Self-insured employers pay more for a host of medical procedures than fully insured employers, and just why should be investigated by policymakers, according to a study published today in Health Affairs.
Large providers' market saturation might be one of the reasons that self-insured employers wind up paying more for such procedures as endoscopies (8% higher in self-insured plans) colonoscopies (7% higher), laboratory tests (5%) and moderate severity emergency department visits (4%).
About two-thirds of the approximately 153 million Americans who obtain coverage through their employer do so in self-insured plans. Such arrangements might put those employers on the hook for healthcare costs and should incentivize them to bargain for lower prices, but that doesn’t seem to be the case, according to researchers with the not-for-profit, nonpartisan think tank Health Care Cost Institute (HCCI). They examined HCCI data from 2021.
“Average per person healthcare spending (annualized to account for differences in enrollment length) was about 10% higher for self-insured plan enrollees ($5,083) than fully insured plan enrollees ($4,606), which may reflect differences in use or price of services,” the study said.
Market-based negotiations and incentives will not likely help self-insured employers get lower prices from providers. The authors use Walmart, the biggest employer in the U.S., as an example. The company employs about 2 million individuals who are spread across the country.

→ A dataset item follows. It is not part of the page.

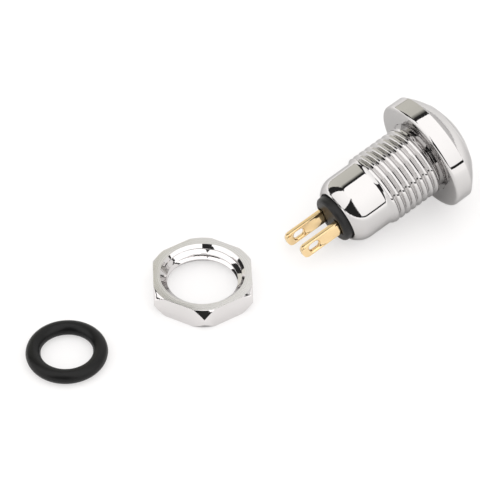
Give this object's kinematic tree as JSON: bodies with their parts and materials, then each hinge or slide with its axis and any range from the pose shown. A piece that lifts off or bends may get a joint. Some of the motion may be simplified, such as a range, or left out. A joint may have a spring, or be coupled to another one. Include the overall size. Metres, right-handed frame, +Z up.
{
  "type": "anti vandal push button",
  "caption": "Metal push button with a domed head, a threaded body, a rolled tail and solder lugs, laid out with its panel nut and sealing ring.",
  "frame": {"origin": "on the floor under the middle of the row's box", "axes": "+X along the row from the sealing ring through the nut to the head of the button, +Z up from the floor; the button's axis lies over X, tilted up at the head"},
  "size_m": [0.0514, 0.013, 0.0125],
  "materials": {
    "nickel_plate": "bright nickel plating on turned brass",
    "stainless": "polished stainless steel",
    "gold_plate": "thin gold plating on punched copper alloy",
    "black_moulding": "matte black moulding",
    "black_rubber": "matte black moulded rubber",
    "spring_wire": "drawn spring wire",
    "rod_brass": "plain turned brass",
    "contact_silver": "silver alloy contact"
  },
  "bodies": {
    "casing": {"housing": "nickel_plate", "rod_seal": "black_rubber", "seal_washer": "stainless", "return_spring": "spring_wire", "insulating_sleeve": "black_moulding", "terminal_base": "black_moulding", "base_gasket": "black_rubber", "terminal_lug_1": "gold_plate", "terminal_lug_2": "gold_plate", "fixed_contact_1": "contact_silver", "fixed_contact_2": "contact_silver", "panel_nut": "nickel_plate", "panel_o_ring": "black_rubber"},
    "plunger": {"button_cap": "stainless", "plunger_rod": "rod_brass", "retaining_clip": "spring_wire", "contact_carrier": "black_moulding", "carrier_pin": "rod_brass", "contact_spring": "spring_wire"},
    "bridge": {"contact_bridge": "gold_plate", "bridge_contact_1": "contact_silver", "bridge_contact_2": "contact_silver"}
  },
  "joints": [
    {"name": "button_press", "type": "slide", "parent": "casing", "child": "plunger", "axis": [-0.9679, 0, -0.2513], "range_m": [0, 0.001], "stiffness_N_per_m": 1000, "springref_m": -0.0015, "deforming": ["return_spring", "contact_spring"]},
    {"name": "bridge_close", "type": "slide", "parent": "casing", "child": "bridge", "axis": [-0.9679, 0, -0.2513], "range_m": [0, 0.00048]}
  ],
  "couplings": [
    {"joint": "bridge_close", "follows": "button_press", "ratio": 0.48}
  ]
}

This hinders Walmart’s ability to negotiate with any huge provider system in one location.
“Further, employers often rely on third-party administrators to negotiate contracts for self-insured plans, which may hinder employers’ awareness of the prices they are paying, limit their ability to lower spending, and potentially introduce additional costs,” according to the study.

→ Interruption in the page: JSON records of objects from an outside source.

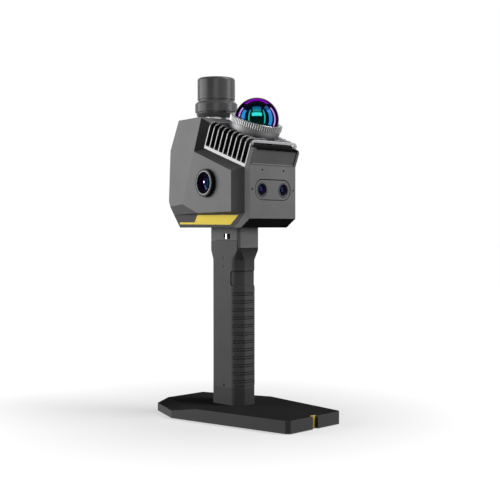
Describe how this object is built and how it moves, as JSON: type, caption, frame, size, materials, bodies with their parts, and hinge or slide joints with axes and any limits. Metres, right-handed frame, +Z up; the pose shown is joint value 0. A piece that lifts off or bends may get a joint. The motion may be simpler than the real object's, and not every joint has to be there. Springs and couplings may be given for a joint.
{
  "type": "handheld laser scanner",
  "caption": "Handheld laser scanner with a faceted camera head, a tilted finned heat sink with a domed laser unit, a mast antenna, a battery grip and a ground plate.",
  "frame": {"origin": "on the floor, in the middle of the sole's underside plane where the grip's axis meets it", "axes": "+Z up along the grip, the front cameras face -Y, +X is the scanner's left hand side seen from the front"},
  "size_m": [0.1316, 0.2061, 0.3889],
  "materials": {
    "plate_black": "matt black anodised plate",
    "mark_yellow": "yellow insert",
    "sole_rubber": "matt rubber",
    "bolt_steel": "zinc plated steel",
    "screw_black": "blackened steel",
    "foot_black": "dark moulded plastic",
    "grip_plastic": "fine grained moulded plastic",
    "grip_rubber": "soft ribbed rubber",
    "trigger_plastic": "soft touch plastic",
    "cell_wrap": "blue film over a metal can",
    "holder_plastic": "ivory moulded plastic",
    "contact_brass": "plated brass",
    "spring_steel": "spring steel",
    "switch_black": "small moulded parts",
    "frame_metal": "dark anodised frame",
    "bare_metal": "bare machined aluminium",
    "bright_steel": "bright steel",
    "board_green": "green solder mask",
    "sensor_can": "plated can",
    "cover_grey": "fine grained grey paint",
    "stripe_yellow": "yellow inlay",
    "barrel_black": "black anodised barrel",
    "lens_glass": "coated dark glass",
    "module_black": "camera module housing",
    "ring_dark": "dark anodised ring",
    "sink_silver": "bead blasted aluminium",
    "laser_black": "black anodised aluminium",
    "dome_dark": "polished dark dome that lets infrared light through",
    "rotor_metal": "turned aluminium",
    "mirror_glass": "polished mirror",
    "socket_metal": "machined aluminium",
    "antenna_grey": "fine grained dark plastic",
    "helix_copper": "copper on a plastic former",
    "rear_black": "dark moulded plastic",
    "light_pipe": "clear green light guide",
    "button_black": "soft touch plastic"
  },
  "bodies": {
    "root": {"base_plate": "plate_black", "ground_mark": "mark_yellow", "base_sole": "sole_rubber", "base_bolts": "bolt_steel", "handle_foot": "foot_black", "grip_tube": "grip_plastic", "grip_rubber": "grip_rubber", "grip_screws": "screw_black", "battery_cells": "cell_wrap", "battery_holder": "holder_plastic", "battery_contacts": "contact_brass", "trigger_springs": "spring_steel", "push_switches": "switch_black", "neck_core": "bare_metal", "neck_block": "grip_plastic", "strap_pins": "bright_steel", "neck_screws": "bolt_steel", "head_frame": "frame_metal", "main_board": "board_green", "receiver_board": "board_green", "motion_sensor": "sensor_can", "data_port": "bright_steel", "left_side_cover": "cover_grey", "right_side_cover": "cover_grey", "left_stripe": "stripe_yellow", "right_stripe": "stripe_yellow", "left_lens_barrel": "barrel_black", "left_lens": "lens_glass", "left_camera_module": "module_black", "right_lens_barrel": "barrel_black", "right_lens": "lens_glass", "right_camera_module": "module_black", "side_lens_rings": "bright_steel", "front_cover": "cover_grey", "front_screws": "screw_black", "front_camera_plate": "cover_grey", "front_lens_rings": "ring_dark", "front_lenses": "lens_glass", "front_camera_modules": "module_black", "heat_sink": "sink_silver", "lidar_body": "laser_black", "lidar_cup": "sink_silver", "lidar_ring": "sink_silver", "lidar_dome": "dome_dark", "lidar_motor": "bolt_steel", "antenna_socket": "socket_metal", "antenna_base": "antenna_grey", "antenna_radome": "antenna_grey", "antenna_helix": "helix_copper", "rear_cover": "rear_black", "rear_screws": "screw_black", "status_light": "light_pipe", "power_spring": "spring_steel", "flap_pin": "bright_steel"},
    "trigger": {"trigger": "trigger_plastic"},
    "power_button": {"power_button": "button_black"},
    "port_flap": {"port_flap": "rear_black"},
    "lidar_rotor": {"lidar_rotor": "rotor_metal", "lidar_mirror": "mirror_glass"}
  },
  "joints": [
    {"name": "trigger_slide", "type": "slide", "parent": "root", "child": "trigger", "axis": [0, 1, 0], "range_m": [0, 0.0007], "stiffness_N_per_m": 900, "springref_m": -0.001, "deforming": ["trigger_springs"]},
    {"name": "power_button_slide", "type": "slide", "parent": "root", "child": "power_button", "axis": [0, -1, 0], "range_m": [0, 0.001], "stiffness_N_per_m": 900, "springref_m": -0.001, "deforming": ["power_spring"]},
    {"name": "port_flap_hinge", "type": "hinge", "parent": "root", "child": "port_flap", "pos_m": [0, 0.0771, 0.2525], "axis": [-1, 0, 0], "range_deg": [0, 90]},
    {"name": "lidar_spin", "type": "hinge", "parent": "root", "child": "lidar_rotor", "pos_m": [0, -0.03401, 0.33255], "axis": [0, -0.3502, 0.9367], "continuous": true}
  ]
}
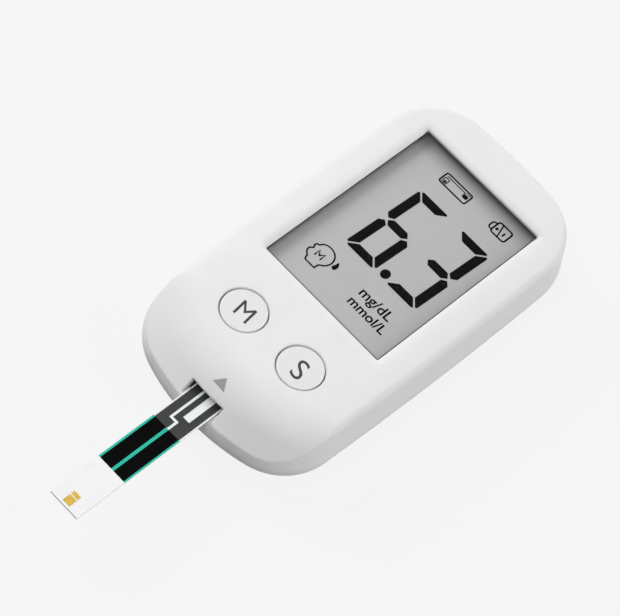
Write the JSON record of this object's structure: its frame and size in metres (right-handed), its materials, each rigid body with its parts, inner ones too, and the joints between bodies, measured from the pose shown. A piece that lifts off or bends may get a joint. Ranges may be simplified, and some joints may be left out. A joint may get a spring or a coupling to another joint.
{
  "type": "blood glucose meter",
  "caption": "Slim handheld blood glucose meter with a large recessed display, round keys, a coin-cell door and a test strip in its port.",
  "frame": {"origin": "centre of the flat rear face", "axes": "+Z out of the front face, +Y towards the display end, +X to the right of someone reading the display"},
  "size_m": [0.0468, 0.1231, 0.0147],
  "materials": {
    "housing": "satin-gloss white moulded plastic",
    "key_plastic": "satin-gloss white moulded plastic",
    "lens": "clear polished window",
    "gasket": "black adhesive film",
    "lcd_film": "grey polarising film",
    "lcd_glass": "thin display glass",
    "holder_plastic": "matte white moulded plastic",
    "silicone": "soft layered silicone",
    "board": "green solder mask over fibreglass",
    "chip_plastic": "black moulded chip bodies",
    "ceramic_part": "small ceramic capacitors",
    "bright_metal": "nickel plated",
    "steel": "plated steel",
    "dark_plastic": "black moulded plastic",
    "spring_metal": "gold plated spring metal",
    "strip_white": "white plastic carrier",
    "carbon": "printed carbon tracks",
    "strip_teal": "teal insulating film",
    "strip_clear": "milky clear cover film",
    "gold": "gold electrode",
    "label_film": "blank silver-grey label"
  },
  "bodies": {
    "meter": {"front_housing": "housing", "rear_housing": "housing", "rating_label": "label_film", "housing_screws": "steel", "display_window": "lens", "window_gasket": "gasket", "lcd_holder": "holder_plastic", "zebra_connector": "silicone", "main_board": "board", "board_screws": "steel", "microcontroller": "chip_plastic", "measuring_chip": "chip_plastic", "memory_chip": "chip_plastic", "capacitors": "ceramic_part", "crystal": "bright_metal", "buzzer": "dark_plastic", "switch_m": "dark_plastic", "switch_s": "dark_plastic", "coin_cell": "bright_metal", "battery_contact_negative": "spring_metal", "battery_contact_positive": "spring_metal", "strip_connector": "dark_plastic", "strip_springs": "spring_metal", "lcd_polariser": "lcd_film", "lcd_front_glass": "lcd_glass", "lcd_rear_glass": "lcd_glass", "lcd_reflector": "lcd_film"},
    "key_m": {"key_m": "key_plastic", "switch_plunger_m": "dark_plastic"},
    "key_s": {"key_s": "key_plastic", "switch_plunger_s": "dark_plastic"},
    "battery_door": {"battery_door": "housing"},
    "test_strip": {"strip_base": "strip_white", "strip_tracks": "carbon", "strip_film": "strip_teal", "strip_cover": "strip_clear", "strip_pads": "gold"}
  },
  "joints": [
    {"name": "key_m_press", "type": "slide", "parent": "meter", "child": "key_m", "axis": [0, 0, -1], "range_m": [0, 0.00035], "stiffness_N_per_m": 800},
    {"name": "key_s_press", "type": "slide", "parent": "meter", "child": "key_s", "axis": [0, 0, -1], "range_m": [0, 0.00035], "stiffness_N_per_m": 800},
    {"name": "battery_door_slide", "type": "slide", "parent": "meter", "child": "battery_door", "axis": [0, 1, 0], "range_m": [0, 0.036]},
    {"name": "strip_slide", "type": "slide", "parent": "meter", "child": "test_strip", "axis": [0, -1, 0], "range_m": [0, 0.014]}
  ]
}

The kind of reforms that HCCI researchers would like to see usually happen at the state level, but that’s not an option for self-insured plans because they’re overseen at the federal level thanks to ERISA.
The Health Affairs study follows research released last week by the Employee Benefit Research Institute (EBRI) showing that large employers have taken a step back from offering self-insured plans, even as small- and medium-sized employers have embraced them more, but the cause for this remains a mystery.
Paul Fronstin, Ph.D., EBRI’s director of health benefits research, told Fierce Healthcare that “it’s not a drastic change. It’s a very small erosion. But something’s going on there, and we’ve got to figure out what it is.”
HCCI researchers in their Health Affairs study said they found interactions among self-insured and fully insured plans' status and type—whether HMO or PPO, for example—and the resulting prices.
“Specifically, we found that price differences between self-insured and fully insured plans were substantially smaller once controls for plan type were included,” the study said. “At this time, there is limited information on how employers decide whether to self-insure and what plan types and level of benefit generosity to offer their employees that could help explain this finding.”
Several influences may be in play, including deciding to self-insure to avoid complying with mandates in certain states. In addition, they note that benefit value is not systematically different between self-insured and fully insured plans in terms of actuarial value, but things like the financial health of companies and what services employees might be demanding could influence benefit design.
“In future work, careful disentangling of the mechanisms (or combination of mechanisms) driving the price differences documented here would be valuable for employer and policy efforts to improve this important market,” the study said.